I long to be held. My husband has what seems to be Asperger’s traits, like my son. He is not affectionate in his words or his actions. I struggle with loneliness at home, paired with my tendency toward depression. I know God loves me, but I still don’t know how to receive that love.
You know, Rhea, when I was a child I used to curl up in my bed scared of goodness knows what in the darkness in my room… my mom used to tell me to pray to Jesus and He’d take away my fear. My response to her was “I need Jesus with skin on”. Sometimes we feel like the doubting Thomas because we feel that we need Jesus with skin on, we long for something tangible that we can touch and feel. We want to feel those arms around us. Sometimes God will put a friend in our lives to do just that, especially if we feel like we don’t have those connections at home. I don’t know the answers…but I do know that God loves us with an unconditional love. He’s standing right behind us, tapping us on the shoulder, waiting for us to turn around…. we feel blind, desperately groping around in the darkness searching for something grab on to. God never changes….He is the steadfast rock in our lives. When we feel the darkness surrounding us, we can turn towards the constant light of Jesus. God gives us the strength to get through the periods of darkness in our lives…. when we rely on Him instead of our power, it gives Him room to shine…..

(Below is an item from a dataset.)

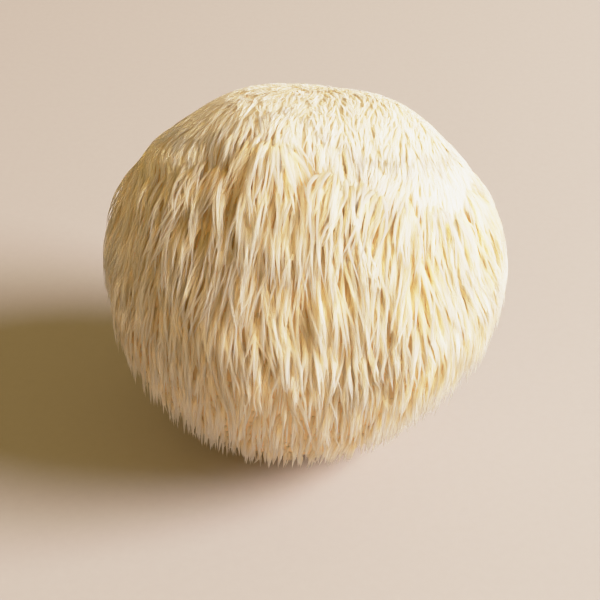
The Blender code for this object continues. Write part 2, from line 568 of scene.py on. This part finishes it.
def combed(outward):
    """The way the spines lie: away from a place behind the crown on the top, and more and more straight
    down where the flesh faces sideways."""
    down_the_side = smooth_step(*STRAIGHT_DOWN, 1 - outward[:, 2])
    away_from = between(COMBED_FROM, UPRIGHT, down_the_side[:, None])
    return unit(outward * dot(outward, away_from)[:, None] - away_from)


print("spines lie away from", COMBED_FROM.round(2))

# %% Tufts and leans
TUFTS = 500
TUFT_PULL = 0.05
CREST_PULL = 0.35
LOCK_LEAN_DEG = 18
LOCK_LEANS = 3.7
OWN_LEAN_DEG = 6
POLE_LEAN_DEG = 25
POLE_WIDTH_DEG = 6


def gather_roots(way, pull):
    """Draws roots together into tufts. Gives the moved roots and how far aside each was, in metres."""
    centres = draw.choice(len(way), TUFTS, replace=False)
    nearest = np.array([np.argmax(way[centres] @ one) for one in way])
    root = on_flesh(way)
    outward = facing(way)
    offset = root - root[centres][nearest]
    moved = way_to(root - offset * pull[:, None])
    return moved, dot(offset, np.cross(outward, combed(outward))) * pull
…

My son is dealing with an anxiety disorder and the medication prescribed causes him to move his arms like an autistic child sometimes does. It was so discouraging to realize the medicine was not going to work and we are having to work really hard with his school to help make some accommodations. I just have and had a lot of AM feelings especially I can’t do this again.. But your devotion reminded me that I can do this and have to stay focused on the journey… Don’t let the doubt over take everything.